Tide has been around a long time. Ostensibly a very good product. For reasons explained in the article, managers at P&G felt the best way to sell more product was to make it less good. Really. They removed some of the chemicals that help you get clothes clean, renamed it "Basic" and launched the product at a lower price. It's not "new and improved." It's not even "better." It's literally less good – but cheaper. Sort of like store brands, or private label – only maybe not as good? Doesn't that sort of obviate the whole notion of branding?
People don't ever like to go backward. We like to grow. To learn and get more out of life. When we find a product that works, why would we want a product that works less well? And the folks at P&G missed this. Only by being insanely internally focused, terribly Locked-in, can you think this is a good idea. Looking inside a person could say "well, we want to jam the shelves with more of our branded product. We want to have the word 'Tide' smeared everywhere we can. We think people so identify with 'Tide' that they'll take a worse product just to get the name brand. We're willing to create a less good product thinking that we will get sales simply because it's cheaper than the stuff people really want to buy." Seem a little mixed up to you?

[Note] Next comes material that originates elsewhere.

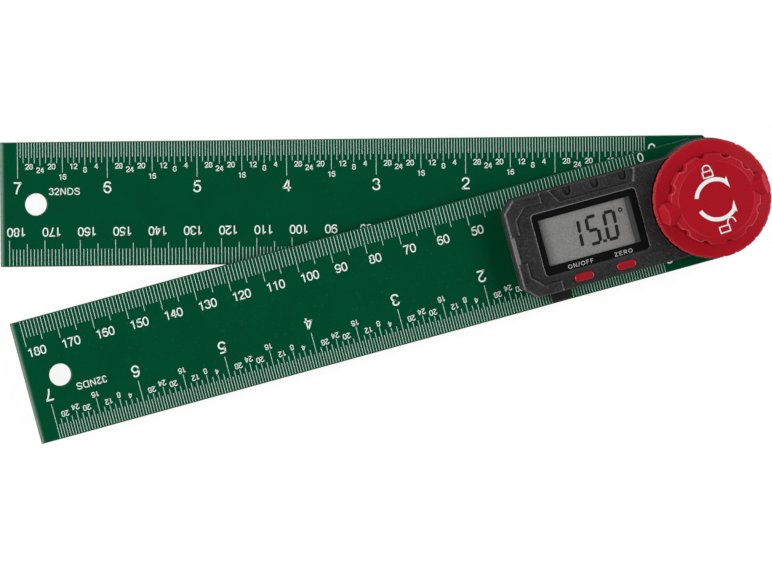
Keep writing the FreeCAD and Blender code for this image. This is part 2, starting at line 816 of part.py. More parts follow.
def display_block(name, length, width, base, top):
    return block(name, f"-window_centre - ({length}) / 2", f"-window_centre + ({length}) / 2",
                 f"window_offset - ({width}) / 2", f"window_offset + ({width}) / 2", base, top)


board_top = "board_base + board_thickness"
lcd_panel = display_block("lcd_panel", "glass_length", "glass_width", "glass_base",
                          "glass_base + glass_thickness")
lcd_polariser = block("lcd_polariser", "-film_left", "-film_right", "window_offset - film_width / 2",
                      "window_offset + film_width / 2", "glass_base + glass_thickness",
                      "glass_base + glass_thickness + film_thickness")
frame_inner = ("glass_length + 2 * frame_gap", "glass_width + 2 * frame_gap")
frame_outer = tuple(f"{size} + 2 * frame_wall" for size in frame_inner)
lcd_frame = cut(
    "lcd_frame",
    display_block("lcd_frame_block", *frame_outer, board_top, "ceiling - lens_sunk"),
    display_block("lcd_frame_room", *frame_inner, board_top, "ceiling - lens_sunk"),
)
zebra_strips = group("zebra_strips", [
    block(f"zebra_strip_{index}", "-window_centre - zebra_length / 2", "-window_centre + zebra_length / 2",
          f"window_offset + {side} * zebra_offset - zebra_width / 2",
          f"window_offset + {side} * zebra_offset + zebra_width / 2", board_top, "glass_base")
    for index, side in enumerate((-1, 1), start=1)
])
for solid in (lcd_panel, lcd_polariser):
    solid.Label = solid.Name
PARTS += [lcd_panel, lcd_polariser, lcd_frame, zebra_strips]

# ---------------------------------------------------------------- circuit board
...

When you want to grow you figure out new ways to Disrupt the marketplace. You develop new solutions, new entry points, new connections with shifting market trends. You figure out how to be the best at the right price. You don't try to give people less, and tell them they are cheap. And Pepsi clearly gets it. They are willing to expand into music recording and TV production. Stuff P&G did when it was really creative and innovative – after all, that's why we call daytime TV "soaps", because P&G produced them just to sell soap. Now we see Pepsi applying that kind of scenario planning and competitive obsession, along with White Space, to develop new market approaches. Unfortunately we can't say the same for P&G — clearly stuck on trying to cram more stuff with the word "Tide" on it through distribution.